Enterprise banks evaluating secure document exchange platforms face a deceptively simple question:
Should we create a vault (or drawer) for every client upfront?
A widely adopted best practice among mature institutions is to:
Provision vaults and drawers just-in-time, and focus architectural effort on entitlement governance and access control.
Vault creation is easy.

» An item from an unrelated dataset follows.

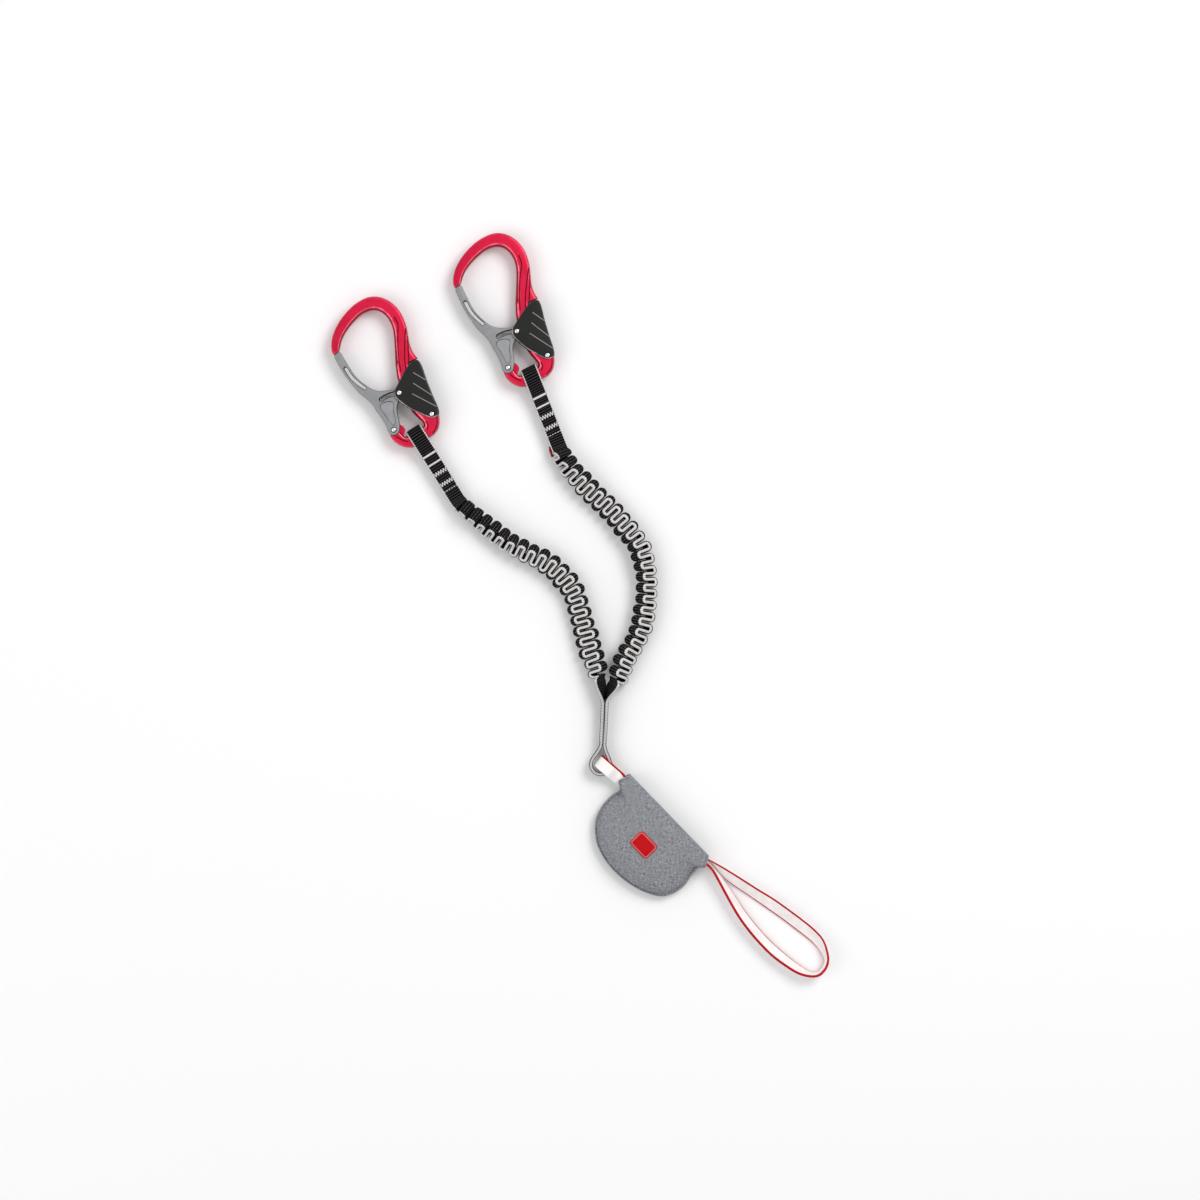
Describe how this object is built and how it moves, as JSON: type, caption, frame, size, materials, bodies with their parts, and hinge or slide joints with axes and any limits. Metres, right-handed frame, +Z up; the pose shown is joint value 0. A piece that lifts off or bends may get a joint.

Entitlement design is hard.
In this post, we’ll explore:
Why banks avoid pre-provisioning client vaults
How drawers become entitlement boundaries across business lines
The access control patterns that succeed in production
Platforms like SideDrawer provide a clear hierarchical container model for structuring client information:
Client Filing Cabinet – the conceptual root of the client’s secure document space
Tenant / Line of Business Context – wealth, insurance, commercial, etc.
Drawer – a governed workspace scoped to a business line or relationship type
Tile / Record Type – structured categories such as Statements, Tax, Lending
Record (Folder) – a specific workflow artifact (e.g., “John’s RRSP Q4 2022”)
Files + Metadata + Collaborators – the operational access boundary
The diagram below illustrates this structure clearly:
From an API and orchestration perspective, provisioning these components is operationally straightforward:
Create or reuse the client container
Create an appropriate line-of-business drawer
Attach collaborators based on policy
Trigger downstream workflows (forms, reminders, routing)
Technically, this can happen in seconds. But enterprise banks do not optimize for speed.
They optimize for:
Regulatory scope
Operational burden
Entitlement risk
Audit exposure
This is why leading institutions avoid pre-provisioning containers for all clients and instead adopt just-in-time provisioning triggered by governed workflows.
Enterprise banks do not create vaults simply because a client record exists in a CRM. They create them when a specific workflow, in a specific business line, requires a controlled environment for document exchange.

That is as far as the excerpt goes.